Gross profit is revenue minus the direct costs of production (COGS). Operating profit goes further by also subtracting indirect operating expenses like advertising and office salaries. Net profit, the bottom line, is what remains after also deducting interest expense and taxes.
How do you calculate gross profit margin, operating profit margin, and net profit margin?
Each margin divides a profit figure by total revenue and multiplies by 100. Gross profit margin uses gross profit, operating profit margin uses operating profit, and net profit margin uses net profit. These percentages help stakeholders compare profitability across time periods and competitors.
What is the percent change formula and how is it used on an income statement?
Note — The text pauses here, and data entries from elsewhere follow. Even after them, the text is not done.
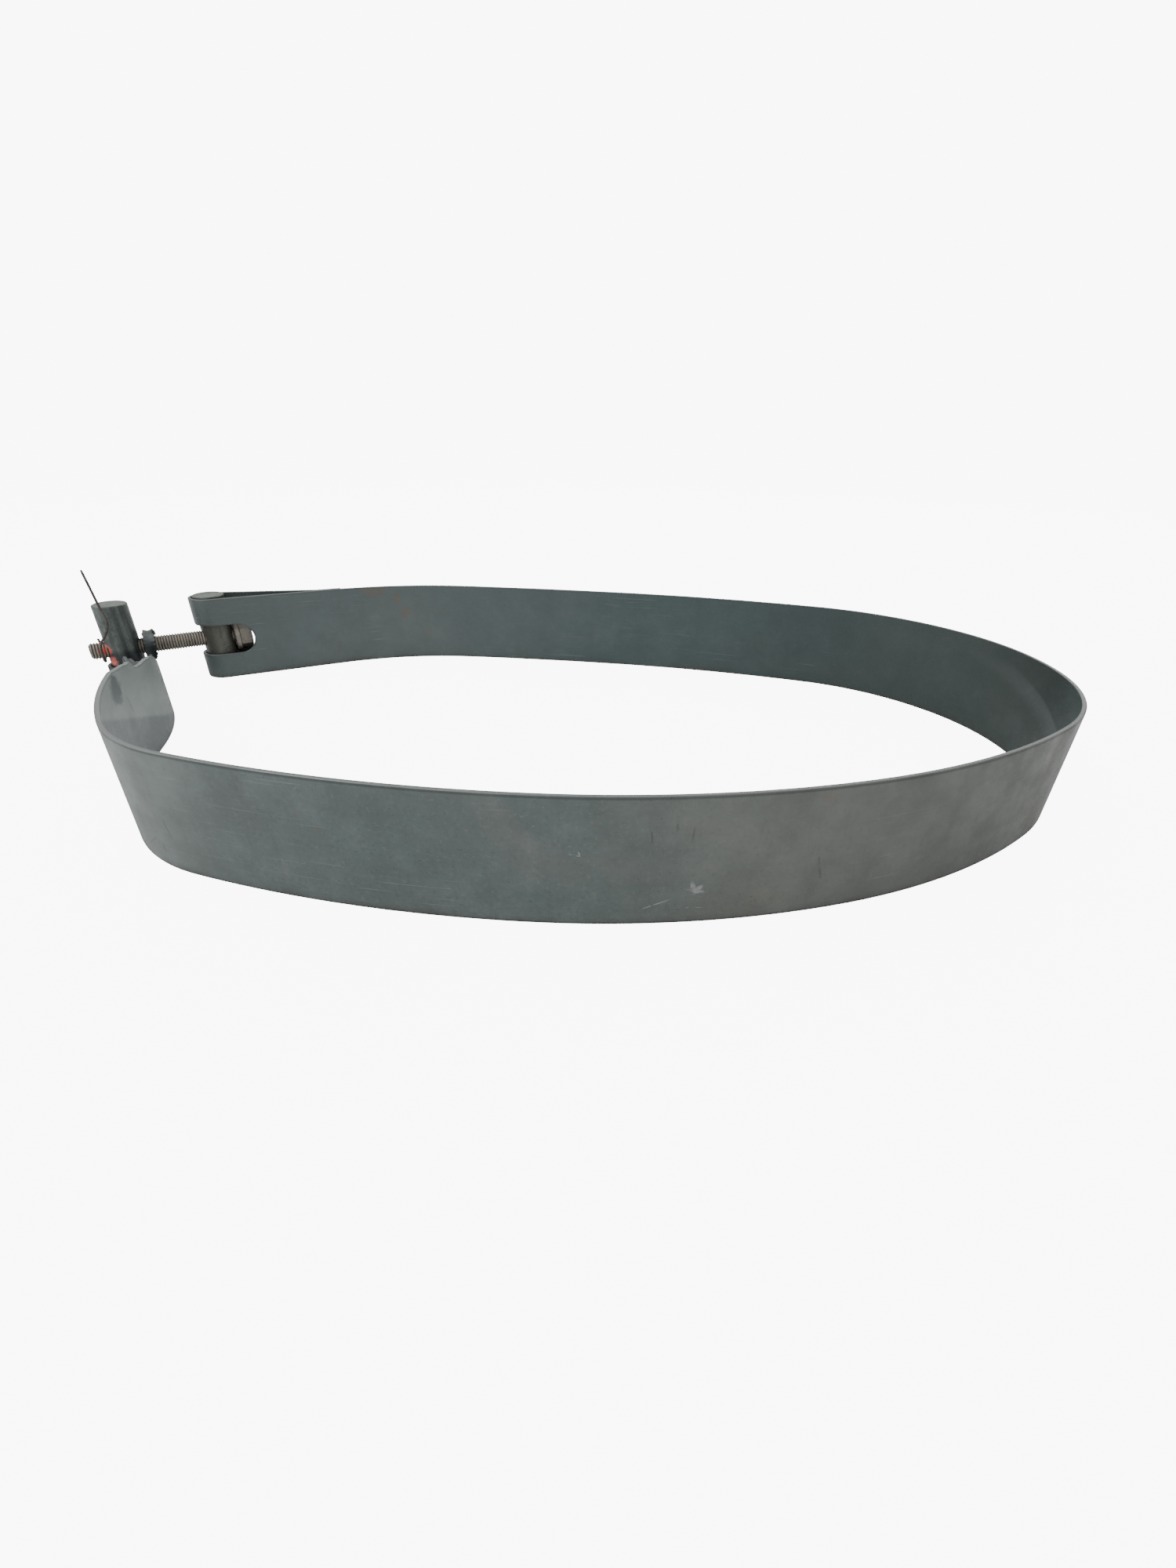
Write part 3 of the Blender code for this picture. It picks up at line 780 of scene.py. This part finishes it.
# ---------------- the strap's finish
class Skin:
    """What the layers of the strap's finish share: the sheet's coordinates, patterns and masks."""

    def __init__(self, n, route):
        self.n = n
        self.route = route
        self.back = route.last
        self.place = n.attribute("sheet", "Vector")
        self.along, self.height, self.side = n.split(self.place)
        self.margin = n.attribute("margin")
        apart = n.times(self.side, 0.35)
        self.surface = n.make("CombineXYZ", "Vector", X=self.along, Y=self.height, Z=apart)
        self.inner = n.remap(self.side, 0.2, -0.2)
        self.outer = n.math("SUBTRACT", 1.0, self.inner)
        self.mottle = n.noise(70.0, self.surface, 6.0, 0.62)
        self.grain = n.noise(620.0, self.surface, 4.0, 0.65)
        self.rolled = n.noise(1.0, n.mapped((14.0, 520.0, 3.0), self.surface), 4.0, 0.6)
        self.ragged = n.noise(240.0, self.surface, 4.0, 0.6)
        warm = n.noise(7.0, n.mapped((1.0, 1.6, 1.0), self.surface, (3.1, 0.4, 0.0)), 4.0, 0.6, 0.7)
        self.warm = n.times(n.remap(warm, 0.5, 0.72), self.facing(0.35))
        rust = n.noise(46.0, n.mapped((1.0, 1.0, 1.0), self.surface, (0.7, 1.9, 0.0)), 6.0, 0.68, 0.3)
        self.rust = n.remap(rust, 0.66, 0.78)
        sparse = n.remap(n.noise(38.0, self.surface, 2.0), 0.5, 0.62)
        self.speck = n.times(n.remap(n.cells(420.0, self.surface), 0.12, 0.05), sparse)
        self.dark = self.marks(DARK_MARKS)
        # a narrow band along every edge: where the painted edge highlight goes, and where the sheet is
        # smoother
        uneven = n.math("MULTIPLY_ADD", self.mottle, 0.0003, self.margin)
        self.rubbed = n.remap(uneven, 0.00034, 0.00014)

    def facing(self, inside):
        """1 on the ring's outer face, and less on its inner face."""
        return self.n.remap(self.side, -0.2, 0.2, inside, 1.0)

    def zone(self, start, end):
        """0 at one distance back from the left barrel along the strap, 1 at the other."""
        return self.n.remap(self.along, self.back - start, self.back - end)

    def marks(self, table):
        """The straight marks of a table, on the outer face."""
        n = self.n
        strokes = [n.stroke(self.surface, (self.back - d, z), *shape) for d, z, *shape in table]
        return n.times(n.largest(strokes), self.outer)

    def blob(self, distance, height, size, raggedness):
        """A ragged blob on the inner face."""
        n = self.n
        at = (self.back - distance, height, 0.0)
        return n.times(n.spot(self.surface, at, (*size, 1e6), self.ragged, raggedness), self.inner)

    def weld_distance(self):
        """The distance over the sheet to the nearest spot weld of a tail."""
        n = self.n
        flat = n.vector_math("MULTIPLY", self.place, (1.0, 1.0, 0.0))
        nearest = 1.0
        for s, z in weld_spots(self.route)[0]:
            nearest = n.math("MINIMUM", n.vector_math("DISTANCE", flat, (s, z, 0.0)), nearest)
        return nearest


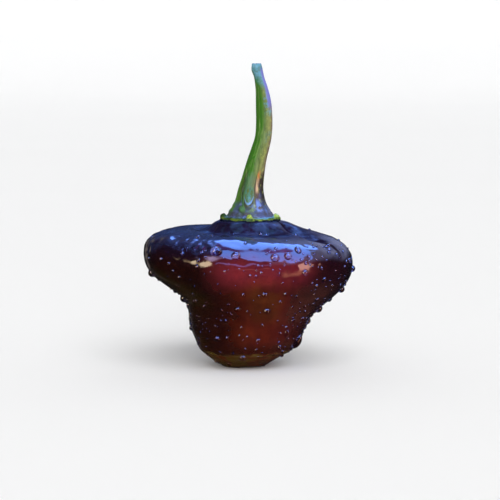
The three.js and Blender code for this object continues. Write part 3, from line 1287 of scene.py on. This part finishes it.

Percent change equals the current value minus the initial value, divided by the initial value, multiplied by 100. Businesses apply this formula to any income statement line-such as revenue, costs, or profit margins-to measure how quickly those figures are growing or shrinking over time.
What is a projected income statement and why do businesses use one?
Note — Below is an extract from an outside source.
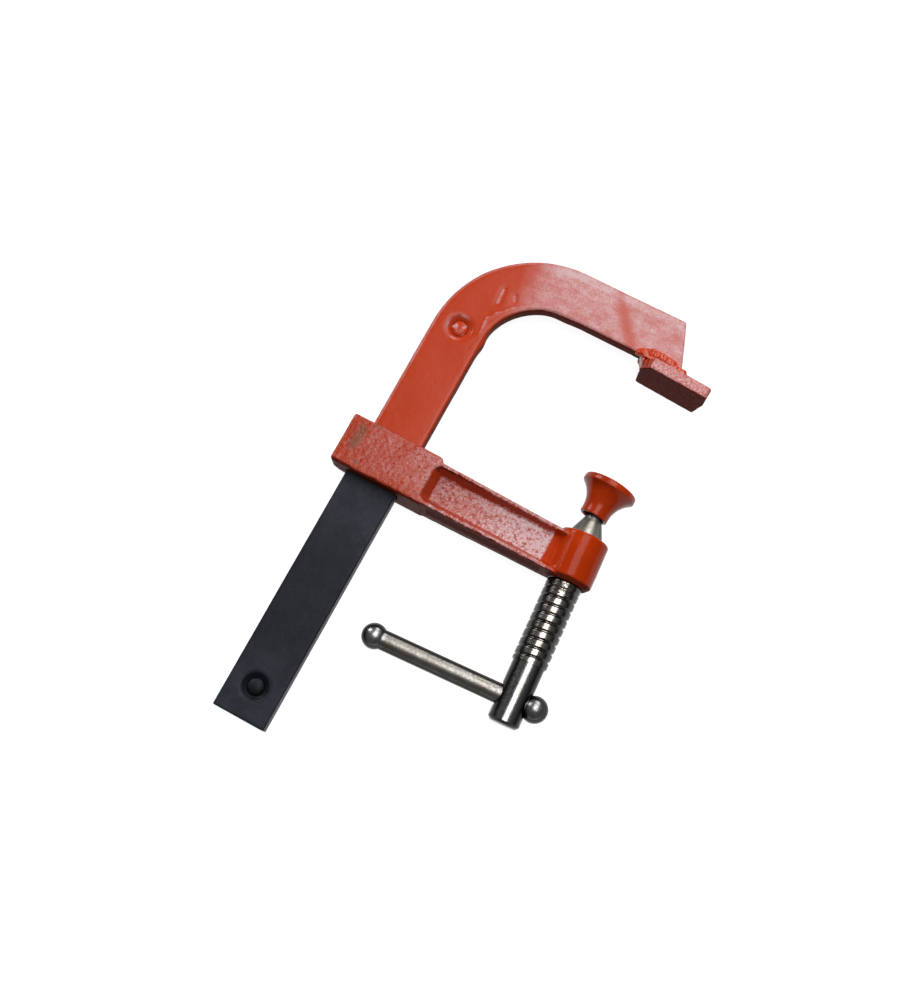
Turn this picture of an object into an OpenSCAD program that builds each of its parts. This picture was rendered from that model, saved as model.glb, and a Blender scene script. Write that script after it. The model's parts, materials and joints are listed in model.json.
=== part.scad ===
// Steel bar clamp: a flat bar with a bent fixed arm, and an arm that slides along
// the bar and carries the clamping screw with its swivel pad and sliding handle.
// X runs out along the arms, Y up the bar to the fixed jaw, Z through the thickness.
// The origin is the middle of the fixed jaw's clamping face.

/* [Bar] */
// Width of the flat bar and of the fixed arm's stem
bar_w = 25; // [20:0.5:30]
// Thickness of the flat bar and of the fixed arm
bar_t = 8; // [6:0.5:10]
// Length of the dark bar, from its free end to the weld with the fixed arm
bar_len = 129; // [110:1:300]
// Bevel along the edges of the bar and of the fixed arm
bar_edge = 0.5; // [0.2:0.1:1]

/* [Fixed arm] */
// Depth of the throat, from the bar's inner edge to the middle of the fixed jaw
throat = 85; // [80:1:110]
// Inside radius of the bend
bend_in_r = 28; // [20:0.5:35]
// Outside radius of the bend
bend_out_r = 52.5; // [45:0.5:60]
// Length of the straight stem between the weld and the bend
stem_len = 69; // [62:0.5:90]
// Height of the arm beyond the bend, which is drawn a little thinner than the stem
fixed_arm_h = 23.6; // [22:0.1:26]
// Height of the arm's underside over the anvil plate's near corner
foot_gap = 1.5545; // [0.3:0.0005:2]
// How far the arm's upper corner stops short of the jaw's middle
nose_back = 7.2; // [4:0.1:10]
// Slant of the arm's cut end, in degrees
nose_slant = 20.4; // [10:0.2:30]

/* [Fixed jaw] */
// Width of the anvil plate along the arm
anvil_w = 32.6; // [28:0.2:40]
// Depth of the anvil plate through the clamp's thickness
anvil_d = 25.6; // [22:0.2:32]
// Thickness of the anvil plate
anvil_t = 5.5; // [4:0.1:7]
// Cut-off front corner of the plate near the bar: its length along the arm
anvil_near_w = 4.4; // [2:0.2:6]
// The same corner's length through the thickness
anvil_near_d = 8; // [4:0.5:10]
// Cut-off back corner of the plate's far end: its length along the arm
anvil_far_w = 2.6; // [1:0.2:5]
// The same corner's length through the thickness
anvil_far_d = 14; // [6:0.5:16]
// Small cuts at the plate's other two corners
anvil_corner = 1; // [0.4:0.1:2]
// Inward lean of the jaw's face, which the load straightens, in degrees
toe_in = 3; // [0:0.1:4]
// Size of the weld bead round the arm's end
weld_leg = 3; // [2:0.1:3.5]

/* [Stop pins] */
// Diameter of the two stop pins
pin_d = 7.5; // [5:0.1:9]
// Diameter of the pocket round each pin's domed end
pin_pocket_d = 11.5; // [10:0.1:14]
// Depth of that pocket
pin_pocket_deep = 1.6; // [1:0.1:2.5]
// Height of the pin's dome inside its pocket
pin_dome = 1.1; // [0.5:0.1:1.4]
// How far each pin stands proud at the back, where it stops the collar
pin_proud = 2; // [1:0.1:3]
// Distance of the lower pin from the bar's free end
pin_low = 15; // [10:0.5:25]
// Distance of the upper pin past the start of the bend
pin_high = 1.8; // [0:0.1:5]

/* [Sliding arm] */
// Height of the collar along the bar
collar_h = 23.5; // [20:0.5:30]
// Thickness of the collar through the clamp
collar_t = 25; // [22:0.5:32]
// Wall of the collar outside the bar
collar_wall_out = 7.3; // [5:0.1:10]
// Wall of the collar between the bar and the arm
collar_wall_in = 12.4; // [10:0.1:14]
// Gap between the bar and the collar on each side
slide_gap = 0.3; // [0.2:0.05:0.6]
// Radius of the collar's corners
collar_r = 1.3; // [1:0.1:3]
// Radius of the collar's upper corner over the arm
collar_top_r = 2.8; // [1:0.1:4]
// Bevel round the collar's front and back faces
collar_edge = 1; // [0.3:0.1:2]
// Step from the collar's top down to the arm's top edge
arm_step = 2.2; // [1:0.1:3]
// Step from the collar's bottom up to the arm's bottom edge
arm_lift = 0.6; // [0:0.1:1.5]
// Height of the arm where it meets the boss
arm_tip_h = 19.5; // [16:0.1:21]
// Height of the arm's bottom edge over the collar's bottom where it meets the boss
arm_tip_lift = 1.1; // [0:0.1:2]
// Thickness of the arm where it meets the boss
arm_tip_t = 19; // [15:0.5:21]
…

A projected income statement estimates future revenues, costs, and profit or loss for an upcoming period based on planned pricing, market research, and expected expenses. Businesses use projections to plan for costs, identify funding needs, and ensure they have enough cash to meet obligations.
What are operating expenses on an income statement and what do they include?
Operating expenses are the indirect costs of running a business, organized into selling expenses (such as advertising and salespeople's salaries) and general and administrative expenses (such as office salaries, rent, and insurance). Research and development spending is also counted as an operating expense.